Record set
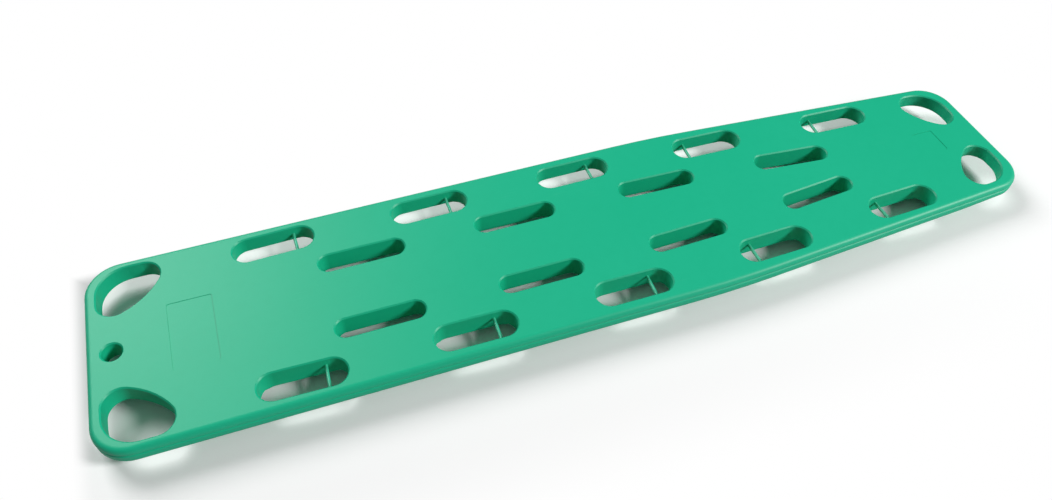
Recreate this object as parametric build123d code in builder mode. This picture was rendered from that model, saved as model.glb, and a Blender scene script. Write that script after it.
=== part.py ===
from build123d import *
import os

# Full-length spine board, lying on its feet.
# Millimetres; X runs from the head end to the foot end, Z up, the floor at Z 0, the middle of the board at X 0.

# Plate outline
LENGTH = 1830.0
HEAD_HALF_WIDTH = 197.8
SHOULDER_X = 215.0
SHOULDER_HALF_WIDTH = 203.2
FOOT_HALF_WIDTH = 156.3
HEAD_CORNER_RADIUS = 64.0
FOOT_CORNER_RADIUS = 64.0
SHOULDER_RADIUS = 2400.0

# Plate section
PLATE_THICKNESS = 38.0
WALL = 3.2
RIM_RADIUS = 10.0
BASE_RADIUS = 11.0
GROOVE_BELOW_DECK = 16.0
GROOVE_DEPTH = 4.0
OPENING_BEVEL = 2.4
GRIP_BEVEL = 5.6
UNDER_BEVEL = 2.5

# Underside: deeper middle between the hand holes, and a ramp up to the foot end
BELLY_DEPTH = 4.0
BELLY_SIDE_STRIP = 69.0
BELLY_END_STRIP = 155.0
BELLY_CORNER_RADIUS = 40.0
BELLY_BEVEL = 2.0
RAMP_LENGTH = 150.0
RAMP_RISE = 6.0

# Feet moulded into the underside, between the hand holes
FOOT_HEIGHT = 22.0
FOOT_LENGTH = 112.0
FOOT_WIDTH = 44.0
FOOT_DRAFT = 8.0
FOOT_BEVEL = 3.0
HEAD_END_FOOT_LENGTH = 100.0
HEAD_END_FOOT_GAP = 12.0
FOOT_END_FOOT_LENGTH = 64.0
FOOT_END_FOOT_GAP = 24.0

# Hand holes along both sides, from the head end
HAND_HOLE_PITCH = 301.2
HAND_HOLE_MIDDLE_X = 22.8
HAND_HOLE_LENGTH = 151.0
HAND_HOLE_WIDTH = 54.0
HAND_HOLE_Y = [154.2, 153.6, 154.2, 145.2, 128.0]
HAND_HOLE_ANGLE = [1.6, 0.8, 0.5, -1.4, -2.0]

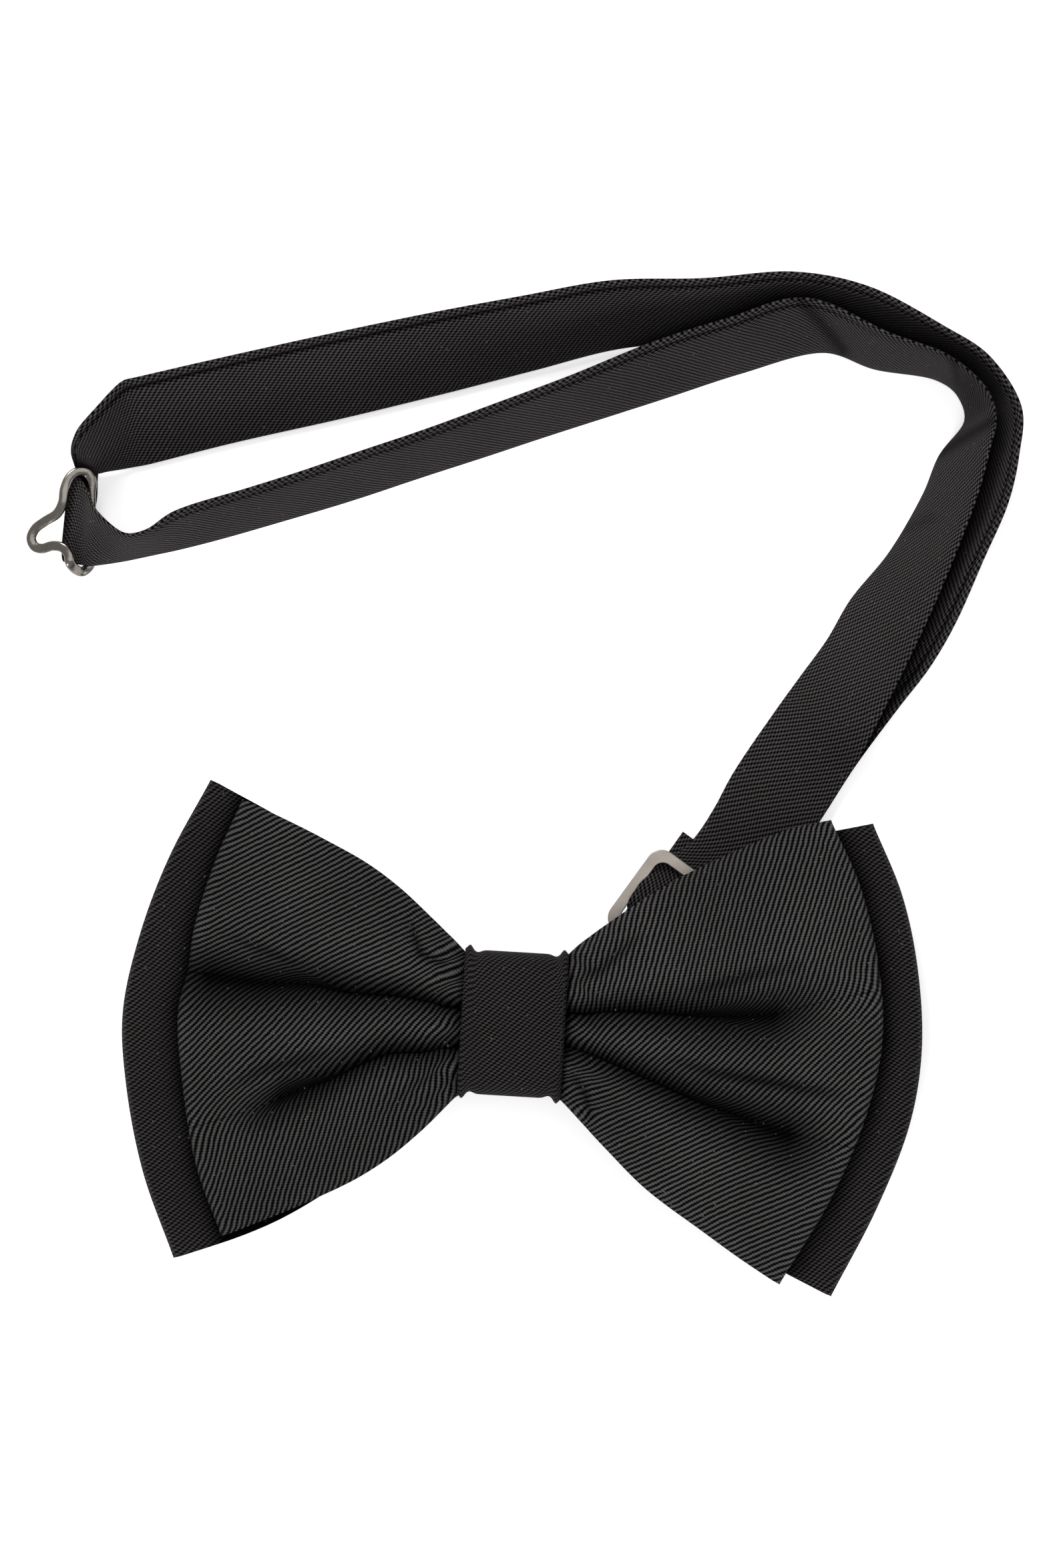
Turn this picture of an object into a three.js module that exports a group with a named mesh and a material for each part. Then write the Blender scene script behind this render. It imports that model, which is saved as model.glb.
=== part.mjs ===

The task
Take every line above carrying "saved" and return it.

Result for this exercise
Recreate this object as parametric build123d code in builder mode. This picture was rendered from that model, saved as model.glb, and a Blender scene script. Write that script after it.
Turn this picture of an object into a three.js module that exports a group with a named mesh and a material for each part. Then write the Blender scene script behind this render. It imports that model, which is saved as model.glb.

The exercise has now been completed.